190e376 verified 2 months ago

3 kB

library_name: pytorch
tags:
  - mixture-of-experts
  - moe
  - sparse-model
  - text-generation
  - custom-architecture
  - transformers
license: mit

Custom Sparse Mixture of Experts (MoE) 8x7B-Style Model

This is a custom implementation of a Sparse Mixture of Experts (MoE) Transformer model. It is designed to demonstrate efficient scaling by decoupling active parameters from total parameters using a routing mechanism.

The architecture is inspired by modern MoE models (like Mixtral/Switch Transformer) but implemented from scratch in PyTorch with a custom configuration.

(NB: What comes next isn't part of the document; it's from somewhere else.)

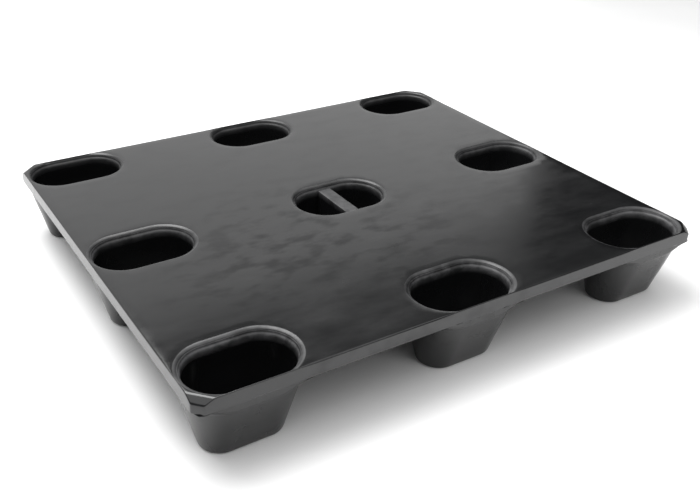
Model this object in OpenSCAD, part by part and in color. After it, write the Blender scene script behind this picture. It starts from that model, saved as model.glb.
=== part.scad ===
// Nine-leg plastic pallet: a closed deck with a shallow skirt, carried by nine hollow, tapered leg cups.
// Millimetres, +Z up. The origin is on the floor under the middle of the deck.

/* [Deck] */
// Length of the pallet along X
pallet_l = 1200; // [1160:10:1300]
// Width of the pallet along Y
pallet_w = 1000; // [960:10:1140]
// Height from the floor to the deck surface
pallet_h = 160; // [140:1:180]
// Thickness of the deck plate
deck_t = 5; // [4:0.5:7]
// Depth of the skirt below the deck surface
skirt_h = 30; // [26:1:36]
// Thickness of the skirt
skirt_t = 4; // [3:0.5:5]
// Length that the corner cut takes off each side, below the bevel
corner_clip = 17; // [12:1:22]
// Length that the corner bevel takes off each side, at the deck surface
bevel_clip = 37; // [30:1:40]
// Drop of the bevel from the deck surface to the corner cut
bevel_drop = 10; // [6:1:12]

/* [Leg cups] */
// Length of a leg along X, at its straight upper band
leg_l = 226; // [216:2:240]
// Width of a leg along Y, at its straight upper band
leg_w = 144; // [136:2:150]
// Width of a leg along Y at the floor
foot_w = 82; // [64:2:90]
// Wall thickness of a leg
wall_t = 4; // [3:0.5:5]
// Thickness of a leg's sole
sole_t = 5; // [4:0.5:8]
// Height of the bevel round a foot
foot_edge = 6; // [4:1:8]

/* [Rim round each opening] */
// Width of a leg's top edge that the deck plate bears on
bearing_w = 3; // [2:0.5:4]
// Depth of the sloped rim in the deck surface
recess_d = 3; // [2:0.5:3.5]
// Width of the sloped rim in the deck surface
recess_w = 4.5; // [3:0.5:6]
// Drop from the deck surface to the ledge inside a leg
ledge_drop = 10; // [8:1:14]
// Width of the ledge inside a leg
ledge_w = 4.5; // [3:0.5:6]

/* [Bar across the centre leg] */
// Width of the bar at its top
bridge_w = 33; // [27:1:40]
// Drop from the deck surface to the top of the bar
bridge_drop = 12; // [8:1:20]

/* [Underside] */
// Depth of the collar that locates each leg
collar_h = 20; // [16:1:21]
// Thickness of the collar
collar_t = 4; // [3:0.5:5]
// Depth of the stiffening ribs
rib_h = 18; // [12:1:20]
// Thickness of the stiffening ribs
rib_t = 3; // [2:0.5:4]

/* [Hidden] */
$fn = 64;
eps = 1;

plastic = "#2d2e30";

// Heights
shoulder_z = pallet_h - deck_t;
band_z = pallet_h - skirt_h;
ledge_z = pallet_h - ledge_drop;
bridge_z = pallet_h - bridge_drop;

// Every leg outline is a stadium: two round ends of radius r, their centres at x = -core and +core
band_r = leg_w / 2;
foot_r = foot_w / 2;
core = leg_l / 2 - band_r;
open_r = band_r - bearing_w;
well_r = band_r - wall_t;
mouth_r = well_r - ledge_w;
foot_inset = foot_edge * 0.8;

// The legs stand in three columns and three rows; the outer rows are flush with the skirt's face
side_gap = 1;
col_pitch = pallet_l / 2 - skirt_t - side_gap - leg_l / 2;
row_pitch = pallet_w / 2 - band_r;

// Flat panel of an outer leg that closes the notch in the skirt
panel_half = core + sqrt(pow(band_r, 2) - pow(band_r - skirt_t, 2));
panel_depth = 1.5 * skirt_t;

// Fit of a leg in its collar, and the four snap lugs that hold it there
fit_gap = 0.4;
collar_r = band_r + fit_gap;
lug_angle = 25;
lug_w = 14;
lug_h = 6;
lug_proud = 2;
lug_lip = 1.5;
lug_root = 1;
lug_z = shoulder_z - 16;

// Rib lines between one column or row of legs and the next
ribs_per_col = 5;
ribs_per_row = 4;

// The bar's sides lean outwards by this much for each millimetre of depth
bridge_draft = 0.05;

// How far the solid corner reaches in behind the bevel, along each side
gusset_w = 8;

// Distance from the middle of the deck to a corner line that takes clip off each side
function diagonal(clip) = (pallet_l / 2 + pallet_w / 2 - clip) / sqrt(2);

// Radius of a leg's outer wall at height z below the band
function wall_r(z) = foot_r + (band_r - foot_r) * z / band_z;

// Height at which the tapering cavity reaches the width of the mouth
cavity_z = band_z * (mouth_r + wall_t - foot_r) / (band_r - foot_r);

module stadium_slab(r, z0, z1) {
    translate([0, 0, z0]) {
        for (side = [-1, 1])
            translate([side * core, 0, 0]) cylinder(r = r, h = z1 - z0);
        translate([-core, -r, 0]) cube([2 * core, 2 * r, z1 - z0]);
    }
}

module stadium_taper(r0, r1, z0, z1) {
    translate([0, 0, z0]) {
        for (side = [-1, 1])
            translate([side * core, 0, 0]) cylinder(r1 = r0, r2 = r1, h = z1 - z0);
        rotate([90, 0, 90]) linear_extrude(2 * core, center = true)
            polygon([[-r0, 0], [r0, 0], [r1, z1 - z0], [-r1, z1 - z0]]);
    }
}

// A block in the XZ plane, wider at its foot, running through the whole leg along Y
module bridge_prism(half_w, top_z, base_z) {
    spread = bridge_draft * (top_z - base_z);
    rotate([90, 0, 0]) linear_extrude(leg_w + 2 * eps, center = true)
        polygon([[-half_w - spread, base_z], [half_w + spread, base_z], [half_w, top_z], [-half_w, top_z]]);
}

// Places its children at each of the four lugs, with X pointing out of the leg's wall
module at_each_lug() {
    for (side = [-1, 1], turn = [-lug_angle, lug_angle])
        translate([side * core, 0, 0]) rotate(90 - side * (90 - turn)) children();
}

module snap_lug() {
    rotate([90, 0, 0]) linear_extrude(lug_w, center = true)
        polygon([[band_r - lug_root, lug_z], [band_r + lug_proud, lug_z],
            [band_r + lug_proud, lug_z + lug_lip], [band_r - lug_root, lug_z + lug_h]]);
}

module snap_pocket() {
    translate([band_r - lug_root, -lug_w / 2 - fit_gap, lug_z - fit_gap])
        cube([lug_root + lug_proud + fit_gap, lug_w + 2 * fit_gap, lug_h + 2 * fit_gap]);
}

// The strip of skirt height that an outer leg shows in the pallet's face; gap widens it into its notch
module face_panel(row, gap, z0, z1) {
    translate([-panel_half - gap, row > 0 ? band_r - panel_depth : -band_r - gap, z0])
        cube([2 * (panel_half + gap), panel_depth + gap, z1 - z0]);
}

module leg_solid(row) {
    stadium_taper(wall_r(foot_edge) - foot_inset, wall_r(foot_edge), 0, foot_edge);
    stadium_taper(wall_r(foot_edge), band_r, foot_edge, band_z);
    stadium_slab(band_r, band_z, shoulder_z);
    at_each_lug() snap_lug();
    if (row != 0) face_panel(row, 0, band_z, shoulder_z);
}

// The inside of a leg: a taper, the mouth, and the wider well above the ledge
module leg_cavity() {
    stadium_taper(wall_r(sole_t) - wall_t, mouth_r, sole_t, cavity_z);
    stadium_slab(mouth_r, cavity_z, ledge_z);
    stadium_slab(well_r, ledge_z, shoulder_z + eps);
}

module at_leg(col, row) {
    translate([col * col_pitch, row * row_pitch, 0]) children();
}

module leg(col, row) {
    color(plastic) at_leg(col, row) difference() {
        leg_solid(row);
        leg_cavity();
    }
}

// Two half cups joined by a bar, with a channel under the bar so that pallets still nest
module leg_centre() {
    color(plastic) difference() {
        leg_solid(0);
        difference() {
            leg_cavity();
            bridge_prism(bridge_w / 2, bridge_z, 0);
        }
        bridge_prism(bridge_w / 2 - wall_t, bridge_z - wall_t, -eps);
    }
}

// Everything that the deck leaves free round one leg
module leg_seat(row) {
    recess_slope = recess_w / recess_d;
    stadium_slab(collar_r, band_z - eps, shoulder_z);
    stadium_slab(open_r, shoulder_z - eps, pallet_h);
    stadium_taper(open_r, open_r + recess_w + recess_slope * eps, pallet_h - recess_d, pallet_h + eps);
    at_each_lug() snap_pocket();
    if (row != 0) face_panel(row, fit_gap, band_z - eps, shoulder_z);
}

// The deck's outline with its corners cut, moved inwards by inset
module deck_outline(inset, clip = corner_clip) {
    x = pallet_l / 2 - inset;
    y = pallet_w / 2 - inset;
    cut = clip - inset * (2 - sqrt(2));
    polygon([[cut - x, -y], [x - cut, -y], [x, cut - y], [x, y - cut],
        [x - cut, y], [cut - x, y], [-x, y - cut], [-x, cut - y]]);
}

module skirt() {
    translate([0, 0, band_z]) linear_extrude(skirt_h) difference() {
        deck_outline(0);
        deck_outline(skirt_t);
    }
}

// Solid material in each corner for the bevel to slope through
module corner_gussets() {
    base_z = pallet_h - bevel_drop - deck_t;
    translate([0, 0, base_z]) linear_extrude(shoulder_z - base_z) difference() {
        deck_outline(0);
        deck_outline(0, bevel_clip + gusset_w);
    }
}

// What each bevel takes off, from the deck surface down to the corner cut
module corner_bevels() {
    high = diagonal(bevel_clip);
    low = diagonal(corner_clip);
    over = (low - high) / bevel_drop * eps;
    for (turn = [45:90:315])
        rotate(turn) rotate([90, 0, 0]) linear_extrude(4 * bevel_clip, center = true)
            polygon([[high - over, pallet_h + eps], [low + over, pallet_h - bevel_drop - eps],
                [low + over, pallet_h + eps]]);
}

module ribs() {
    x_step = col_pitch / ribs_per_col;
    y_step = row_pitch / ribs_per_row;
    rib_z = shoulder_z - rib_h;
    for (i = [-ribs_per_col:ribs_per_col])
        translate([i * x_step - rib_t / 2, -pallet_w / 2, rib_z]) cube([rib_t, pallet_w, rib_h]);
    for (i = [-ribs_per_row:ribs_per_row])
        translate([-pallet_l / 2, i * y_step - rib_t / 2, rib_z]) cube([pallet_l, rib_t, rib_h]);
}

module collars() {
    for (col = [-1:1], row = [-1:1])
        at_leg(col, row) stadium_slab(collar_r + collar_t, shoulder_z - collar_h, shoulder_z);
}

// The ribs and collars, kept inside the skirt
module underside() {
    intersection() {
        union() {
            ribs();
            collars();
        }
        translate([0, 0, band_z]) linear_extrude(skirt_h) deck_outline(skirt_t / 2);
    }
}

module deck() {
    color(plastic) difference() {
        union() {
            translate([0, 0, shoulder_z]) linear_extrude(deck_t) deck_outline(0);
            skirt();
            corner_gussets();
            underside();
        }
        corner_bevels();
        for (col = [-1:1], row = [-1:1])
            at_leg(col, row) leg_seat(row);
    }
}

deck();
leg(-1, -1);  // leg_front_left
leg(0, -1);  // leg_front_middle
leg(1, -1);  // leg_front_right
leg(-1, 0);  // leg_middle_left
leg_centre();
leg(1, 0);  // leg_middle_right
leg(-1, 1);  // leg_back_left
leg(0, 1);  // leg_back_middle
leg(1, 1);  // leg_back_right
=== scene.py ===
import math

import bmesh
import bpy
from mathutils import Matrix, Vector, noise
from mathutils.geometry import delaunay_2d_cdt


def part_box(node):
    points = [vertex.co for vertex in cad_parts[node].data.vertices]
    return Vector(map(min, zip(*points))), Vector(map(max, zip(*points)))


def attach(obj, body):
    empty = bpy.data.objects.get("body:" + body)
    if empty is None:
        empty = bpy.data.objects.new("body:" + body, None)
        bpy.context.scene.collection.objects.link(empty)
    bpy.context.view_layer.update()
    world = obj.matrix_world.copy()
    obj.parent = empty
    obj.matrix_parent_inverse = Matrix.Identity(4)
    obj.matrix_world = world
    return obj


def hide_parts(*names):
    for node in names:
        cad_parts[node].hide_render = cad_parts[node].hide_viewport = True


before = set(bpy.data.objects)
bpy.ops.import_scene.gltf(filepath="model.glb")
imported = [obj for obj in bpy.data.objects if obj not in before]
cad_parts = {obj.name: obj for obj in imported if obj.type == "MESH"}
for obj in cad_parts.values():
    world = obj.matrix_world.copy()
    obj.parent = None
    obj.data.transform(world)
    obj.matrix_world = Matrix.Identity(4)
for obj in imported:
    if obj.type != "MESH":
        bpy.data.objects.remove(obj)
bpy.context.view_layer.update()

# The looks of a nine-leg plastic pallet. Shape sizes are in millimetres and match the CAD source;
# meshes, materials, lights and the camera are made in metres.
MM = 0.001

# Pallet
HALF_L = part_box("deck")[1].x / MM
HALF_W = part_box("deck")[1].y / MM
TOP_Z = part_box("deck")[1].z / MM
PLATE_T = 5.0
PLATE_Z = TOP_Z - PLATE_T
BAND_Z = TOP_Z - 30.0

# Skirt and the deck's outer edge
SKIRT_T = 3.4
EDGE_R = 3.0
HEM_R = 1.5
PLAN_R = 6.0
CLIP = 17.0
BEVEL_CLIP = 37.0
BEVEL_Z = TOP_Z - 10.0
BEVEL_SOFT = 2.5
GUSSET_CLIP = 40.2
GUSSET_Z = BEVEL_Z - PLATE_T

# Heights of the skirt's rings between its rounded edges, close together where the bevel turns
SKIRT_LEVELS = [TOP_Z - 4.5, BEVEL_Z + BEVEL_SOFT, BEVEL_Z + 1.2, BEVEL_Z, BEVEL_Z - 1.2,
                BEVEL_Z - BEVEL_SOFT, BAND_Z + 10.0, BAND_Z + 3.0]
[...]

📊 Technical Specifications

Hyperparameter	Value	Description
Model Type	Sparse MoE Transformer	Decoder-only causal language model
Vocabulary Size	32,000	Based on Mistral/Llama sentencepiece tokenizer
Context Window	1,024	Maximum sequence length (tokens)
Embedding Dimension	512	Width of the model (`d_model`)
Hidden Dimension	2,048	Internal dimension of FFN/Experts
Num Layers	10	Number of transformer blocks
Num Attention Heads	16	Multi-head attention configuration
Num Experts	4	Total experts per layer
Active Experts	2	Top-k experts selected per token
Parameter Count	~170M	Total trainable parameters

🧠 Model Architecture

This model deviates from standard dense Transformers by replacing the Feed-Forward Network (FFN) with a Sparse MoE Layer.

1. Gating Mechanism (The Router)

Routing Strategy: Top-K Gating
Selection: For every token, the router calculates a probability distribution over all 4 experts.
Top-K: The top 2 experts with the highest probability are selected.
Load Balancing: The model uses soft routing weights to differentiate the contribution of the selected experts.

2. Expert Architecture (SwiGLU)

Each "Expert" is an independent Feed-Forward Network using the SwiGLU activation variant for improved performance (similar to Llama 2/3).

Structure: Down(SiLU(Gate(x)) * Up(x))
Components:
- Gate Projection: Linear transform to hidden dimension.
- Up Projection: Linear transform to hidden dimension.
- Down Projection: Linear transform back to embedding dimension.

3. Attention Mechanism

Type: Causal Multi-Head Self-Attention.
Positional Embeddings: Standard learnable positional embeddings.
Masking: Causal masking (Upper triangular -inf) ensures the model cannot attend to future tokens.
Normalization: Pre-normalization using LayerNorm.

🛠 Configuration

The model can be instantiated using the provided config.json. Below is the raw configuration map for reproducibility:

{
  "architectures": ["MoEModel"],
  "model_type": "custom_moe",
  "vocab_size": 32000,
  "d_model": 512,
  "num_layers": 10,
  "num_heads": 16,
  "num_experts": 4,
  "hidden_dim": 2048,
  "max_len": 1024,
  "router_top_k": 2
}